Cet enchaînement ininterrompu de séquences se développe au point de porter cette flamme intérieure à une sorte de combustion ultime qui ouvre sur les "Feux de l'exaltation", hymne panthéiste adressé tant à l'IGNIS grec qu'à l'AGNI indien ! La combinaison sonore du premier mouvement se trouve ici chargée de propulser une éclatante toccata pleine d'un feu irrépressible, d'une énergie vitale bouillonnante, sorte de flot de lave sonore, de feu d'artifice délirant ! Au plus haut de l'intensité, l'auteur ménage, par deux fois, d'incroyables replis qui font gronder les fonds du pédalier sur lesquels les doigts font entendre des arpèges immenses qui parcourent les claviers, immenses accords qui sont le lointain écho métamorphosé de ceux du deuxième mouvement ! De décharges électriques en appels conquérants, le furie se déchaîne et s'offre de fantasques transports sur toute l'étendue des claviers : des accords qui semblent se multiplier, martelés brutalement dans toute la force et avec une sorte de violence, font culminer l'œuvre en un fracas gigantesque, libératoire et euphorisant, triomphe absolu de l'ardeur !

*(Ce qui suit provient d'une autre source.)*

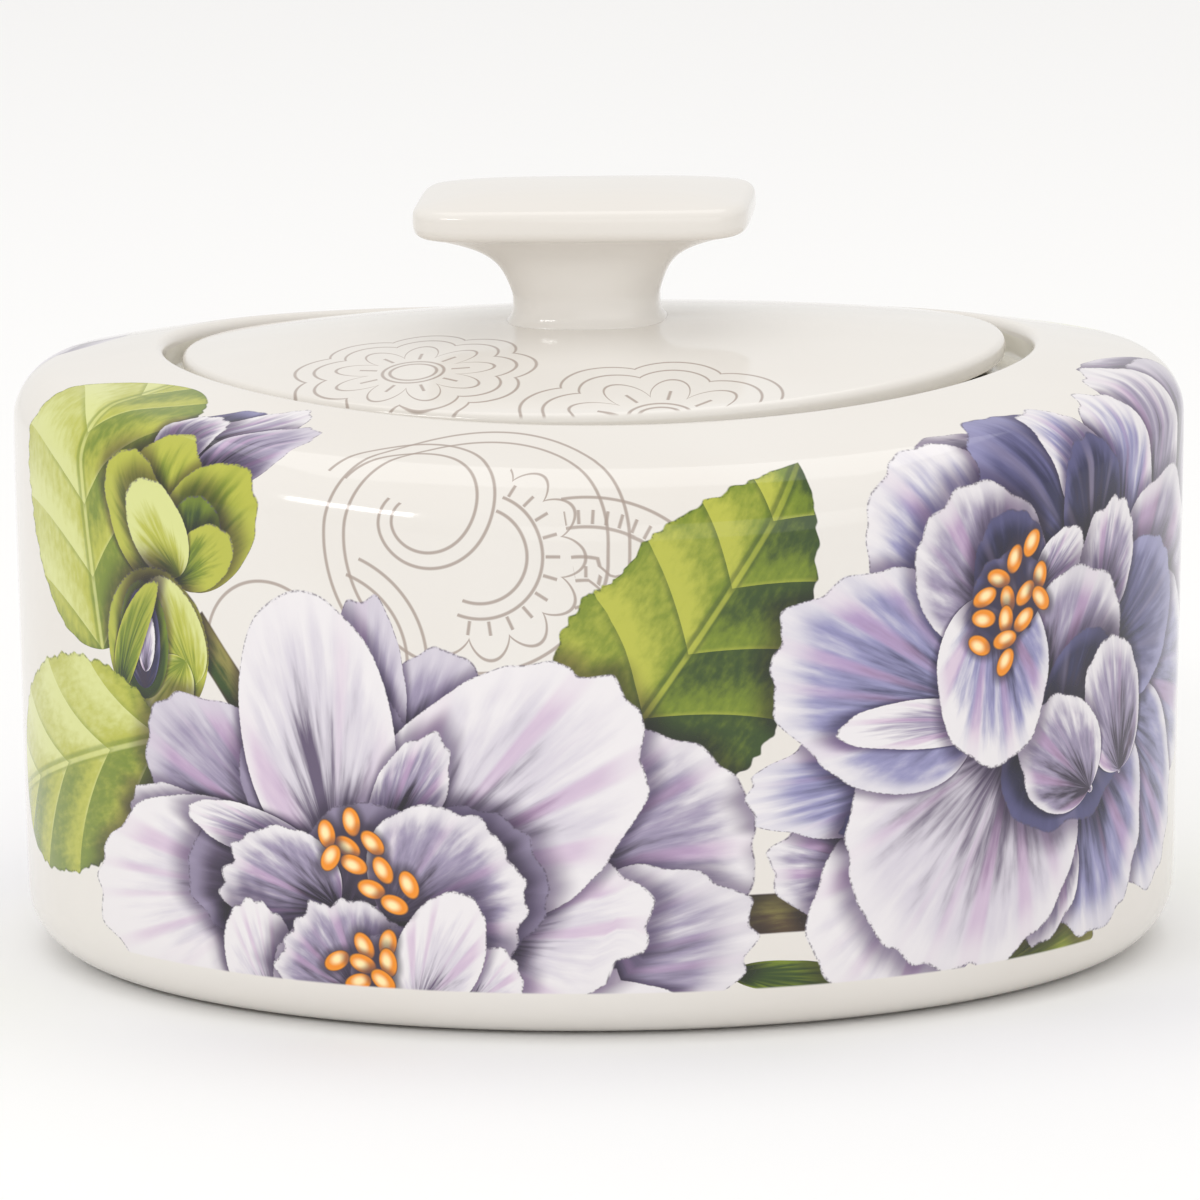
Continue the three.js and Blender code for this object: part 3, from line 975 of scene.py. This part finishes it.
    petal(48, 33, 58, 19, 15, look="soft", full=0.7, reach=1.0, side=0.3, ruffle=0.06)
    petal(51, 32, 52, 13, 10, look="night", full=0.7, reach=1.3, ruffle=0.06)
    petal(62, 27, 100, 15, 10, look="soft", full=0.8, reach=0.9, side=-0.3, ruffle=0.14)
    petal(56.5, 26, 136, 13, 11, look="soft", full=0.7, reach=0.9, side=0.3, ruffle=0.14)
    petal(
        41.5, 49, 274, 18.5, 12.5, look="blue",
        full=0.6, reach=0.75, side=0.35, crease=0.4, at=0.25, ruffle=0.06,
    )
    petal(46.5, 45, 130, 9, 9, look="night", full=0.7, reach=1.4)
    design.anthers([
        (44.5, 52.2, 70), (46.8, 53.6, 60), (42.4, 50.4, 160), (40.6, 48.6, 20), (43.6, 48.0, 100),
        (48.0, 50.0, 80), (46.0, 48.4, 45), (48.2, 47.6, 130), (40.5, 46.4, 170), (43.4, 45.9, 90),
        (45.8, 45.6, 40), (40.0, 43.6, 150), (43.3, 43.8, 10), (43.4, 41.4, 60),
    ])
    return design


def lidDesign():  # two drawn rosettes at the front of the lid
    design = Design()
    for x, y, radius in ((-19.4, -18.7, 12.9), (6.0, -34.6, 15.2)):
        for share, lobes, dip in ((1.0, 9, 0.13), (0.84, 9, 0.16), (0.66, 9, 0.45), (0.25, 0, 0)):
            design.pen(x, y, radius * share, lobes=lobes, dip=dip, turn=80)
        design.pen(x, y, radius * 0.19, turn=80, ticks=4.5, inner=radius * 0.31, outer=radius * 0.46)
    return design


glaze = {
    "colour": (0.775, 0.745, 0.703, 1),
    "pooled": (0.752, 0.716, 0.668, 1),
    # painted light: a lighter, yellower colour for the seat and walls inside the bowl's mouth, round the lid
    "litSeat": (0.81, 0.782, 0.70, 1),
    "bare": (0.62, 0.56, 0.49, 1),
    "coat": 0.15,
    "coatRoughness": 0.03,
    "roughness": (0.06, 0.11),
    "bareRoughness": 0.6,
    "bump": 0.02,
    "cloudScale": 28.0,
    "shineScale": 90.0,
    "bumpScale": 140.0,
    "wiped": (0.35 * mm, 0.15 * mm),
    "litSeatHeight": (45 * mm, 60 * mm),
}


def glazeMaterial(name, strokes=(), cover=0.0, where=None, litSeat=False):
    # clear glaze over the off-white body and its decor; inside the bowl's mouth a lighter, yellower colour
    # is painted light in the gap round the lid
    material = bpy.data.materials.new(name)
    material.use_nodes = True
    tree = material.node_tree
    shader = tree.nodes["Principled BSDF"]
    spot = tree.nodes.new("ShaderNodeTexCoord").outputs["Object"]
    cloud = ramp(tree, noise(tree, spot, glaze["cloudScale"], 2.0), 0.35, 0.7)
    colour = mixColour(tree, cloud, glaze["colour"], glaze["pooled"])
    side, across, height = splitXyz(tree, spot)
    # painted light: the seat and the walls high inside the mouth are lightened and yellowed where the gap
    # round the lid lies
    if litSeat:
        side = maths(tree, "DIVIDE", side, bowlShape["mouthLength"])
        across = maths(tree, "DIVIDE", across, bowlShape["mouthDepth"])
        within = ramp(tree, vectorMaths(tree, "LENGTH", joinXyz(tree, side, across), output=1), 1.015, 1.0)
        within = times(tree, within, ramp(tree, height, *glaze["litSeatHeight"]))
        colour = mixColour(tree, within, colour, glaze["litSeat"])
    if strokes:
        place, shows = where(tree, spot)
        colour = mixColour(tree, shows, colour, paintStrokes(tree, place, colour, strokes, cover))
    bare = ramp(tree, height, *glaze["wiped"])  # the foot ring is wiped clean of glaze
    tree.links.new(mixColour(tree, bare, colour, glaze["bare"]), shader.inputs["Base Color"])
    shine = ramp(tree, noise(tree, spot, glaze["shineScale"], 2.0), 0.3, 0.7, *glaze["roughness"])
    shine = maths(tree, "MULTIPLY_ADD", bare, glaze["bareRoughness"], shine)
    tree.links.new(shine, shader.inputs["Roughness"])
    shader.inputs["Coat Roughness"].default_value = glaze["coatRoughness"]
    coat = maths(tree, "MULTIPLY_ADD", bare, -glaze["coat"], glaze["coat"])
    tree.links.new(coat, shader.inputs["Coat Weight"])
    bump = tree.nodes.new("ShaderNodeBump")
    bump.inputs["Strength"].default_value = glaze["bump"]
    bump.inputs["Distance"].default_value = mm
    tree.links.new(noise(tree, spot, glaze["bumpScale"], 1.0), bump.inputs["Height"])
    tree.links.new(bump.outputs[0], shader.inputs["Normal"])
    return material


def printPlace(tree, spot):  # round the bowl and up its skin, in millimetres, and where the print begins
    uv = tree.nodes.new("ShaderNodeUVMap")
    uv.uv_map = "print"
    across, up, _ = splitXyz(tree, vectorMaths(tree, "MULTIPLY", uv.outputs[0], (1000, 1000, 1000)))
    across = maths(tree, "WRAP", across, transfer["repeat"] / 2, -transfer["repeat"] / 2)
    return joinXyz(tree, across, up), ramp(tree, up, transfer["foot"], transfer["foot"] + 0.3)


def lidPlace(tree, spot):  # straight down on the lid, in millimetres, and where its flat top ends
    away = [-lidSeat["shift"][i] / mm for i in (0, 1)]
    flat = vectorMaths(tree, "MULTIPLY_ADD", spot, (1000, 1000, 0), (*away, 0))
    x, y, _ = splitXyz(tree, flat)
    edge = [(bowlShape[side] - lidShape["gap"]) / mm - 0.2 for side in ("mouthLength", "mouthDepth")]
    out = vectorMaths(tree, "LENGTH", vectorMaths(tree, "DIVIDE", flat, (*edge, 1)), output=1)
    return joinXyz(tree, x, y), ramp(tree, out, 1.0, 0.99)


def decorate(piece, design, corners, where):  # each tile gets a material with just its own strokes
    piece.data.materials.append(glazeMaterial(piece.name + "Glaze", litSeat=piece is bowl))
    tiles = {}
    for face, spots in corners.items():
        x, y = spots.mean(axis=0)
        tiles.setdefault((math.floor(x / tileSize[0]), math.floor(y / tileSize[1])), []).append(face)
    counts = []
    half = transfer["repeat"] / 2
    for _, faces in sorted(tiles.items()):
        spots = numpy.concatenate([corners[face] for face in faces])
        low, high = spots.min(axis=0), spots.max(axis=0)
        xs, ys = numpy.meshgrid(*(numpy.arange(low[i], high[i] + 1, 1.0) for i in (0, 1)))
        strokes, cover = design.inTile((xs + half) % (2 * half) - half, ys)
        if strokes:
            counts.append(len(strokes) * len(faces))
            name = f"{piece.name}Print{len(piece.data.materials)}"
            piece.data.materials.append(glazeMaterial(name, strokes, cover, where))
            for face in faces:
                piece.data.polygons[face].material_index = len(piece.data.materials) - 1
    printed = len(piece.data.materials) - 1
    print(piece.name, "tiles:", printed, "mean strokes:", sum(counts) / max(len(corners), 1))


def bowlCorners(piece):  # where each printed face's corners lie on the transfer
    found = {}
    places = numpy.zeros(len(piece.data.loops) * 2)
    piece.data.uv_layers["print"].data.foreach_get("uv", places)
    places = places.reshape(-1, 2) / mm
    for face in piece.data.polygons:
        spots = places[face.loop_start:face.loop_start + face.loop_total]
        if spots[:, 1].min() > 0 and spots[:, 1].max() > transfer["foot"]:
            turns = round(spots[:, 0].mean() / transfer["repeat"])
            found[face.index] = spots - (turns * transfer["repeat"], 0)
    return found


def lidCorners(piece):
    found = {}
    for face in piece.data.polygons:
        if face.normal.z > 0.3 and face.center.z > crown["top"] - 12 * mm:
            found[face.index] = numpy.array([piece.data.vertices[i].co[:2] for i in face.vertices]) / mm
    return found


decorate(bowl, bowlDesign(), bowlCorners(bowl), printPlace)
decorate(lid, lidDesign(), lidCorners(lid), lidPlace)
knob.data.materials.append(glazeMaterial("knobGlaze"))


def plainMaterial(name, colour, roughness):
    material = bpy.data.materials.new(name)
    material.use_nodes = True
    shader = material.node_tree.nodes["Principled BSDF"]
    shader.inputs["Base Color"].default_value = (*colour, 1)
    shader.inputs["Roughness"].default_value = roughness
    return material


stageLook = {"size": 6, "colour": (0.93, 0.93, 0.93)}
clearSelection()
bpy.ops.mesh.primitive_plane_add(size=stageLook["size"], location=(0, 0, 0))
floor = bpy.context.object
floor.name = "floor"
floor.data.materials.append(plainMaterial("paleFloor", stageLook["colour"], 0.9))

skyLight = {"colour": (1, 0.99, 0.975, 1), "strength": 0.88}
world = bpy.data.worlds.new("studio")
bpy.context.scene.world = world
world.use_nodes = True
background = world.node_tree.nodes["Background"]
background.inputs["Color"].default_value = skyLight["colour"]
background.inputs["Strength"].default_value = skyLight["strength"]

softboxes = [
    {"name": "overhead", "place": (0.0, 0.1, 0.9), "size": (0.9, 0.6), "power": 1.6},
    {"name": "frontLeft", "place": (-0.8, -0.9, 0.7), "size": (0.5, 0.14), "power": 2.2},
    {"name": "frontFill", "place": (0.35, -1.3, 0.25), "size": (1.4, 0.8), "power": 2.4},
]
for box in softboxes:
    data = bpy.data.lights.new(box["name"], "AREA")
    data.shape = "RECTANGLE"
    data.size, data.size_y = box["size"]
    data.energy = box["power"]
    lamp = bpy.data.objects.new(box["name"], data)
    bpy.context.collection.objects.link(lamp)
    lamp.location = box["place"]
    lamp.rotation_euler = (Vector((0, 0, 0.03)) - lamp.location).to_track_quat("-Z", "Y").to_euler()

cameraPlace = {
    "turn": math.radians(1.8),
    "rise": math.radians(11.59),
    "roll": math.radians(0.3),
    "distance": 1.0505,
    "aim": 36.8 * mm,
    "lens": 294.3,
}
cameraData = bpy.data.cameras.new("camera")
camera = bpy.data.objects.new("camera", cameraData)
bpy.context.collection.objects.link(camera)
flat = cameraPlace["distance"] * math.cos(cameraPlace["rise"])
camera.location = (
    -flat * math.sin(cameraPlace["turn"]),
    -flat * math.cos(cameraPlace["turn"]),
    cameraPlace["aim"] + cameraPlace["distance"] * math.sin(cameraPlace["rise"]),
)
look = Matrix.Rotation(-cameraPlace["turn"], 4, "Z")
look @= Matrix.Rotation(math.pi / 2 - cameraPlace["rise"], 4, "X")
camera.rotation_euler = (look @ Matrix.Rotation(-cameraPlace["roll"], 4, "Z")).to_euler()
cameraData.lens = cameraPlace["lens"]
cameraData.sensor_width = 36
cameraData.clip_start = 0.05
cameraData.clip_end = 20
bpy.context.scene.camera = camera
bpy.context.scene.view_settings.view_transform = "Standard"

print("ready")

L'oeuvre est disponible sur disque chez DORIAN et chez DECCA. La partition est éditée chez WAYNE LEUPOLD. Même si les difficultés techniques ne sont pas ménagées à l'interprète, la lecture de la partition n'est pas un exercice inutile pour bien saisir la construction de l'oeuvre, solidement charpentées et pleine d'invention, de surprises et "d'effets" inattendus.

"Hypérion" est une des portes d'accès les plus évidentes, abordables, et peut-être la plus somptueuse -avec, à mon sens, la "Chapelle des abîmes"- au monde sonore et poétique de Jean Guillou.

Bien à vous.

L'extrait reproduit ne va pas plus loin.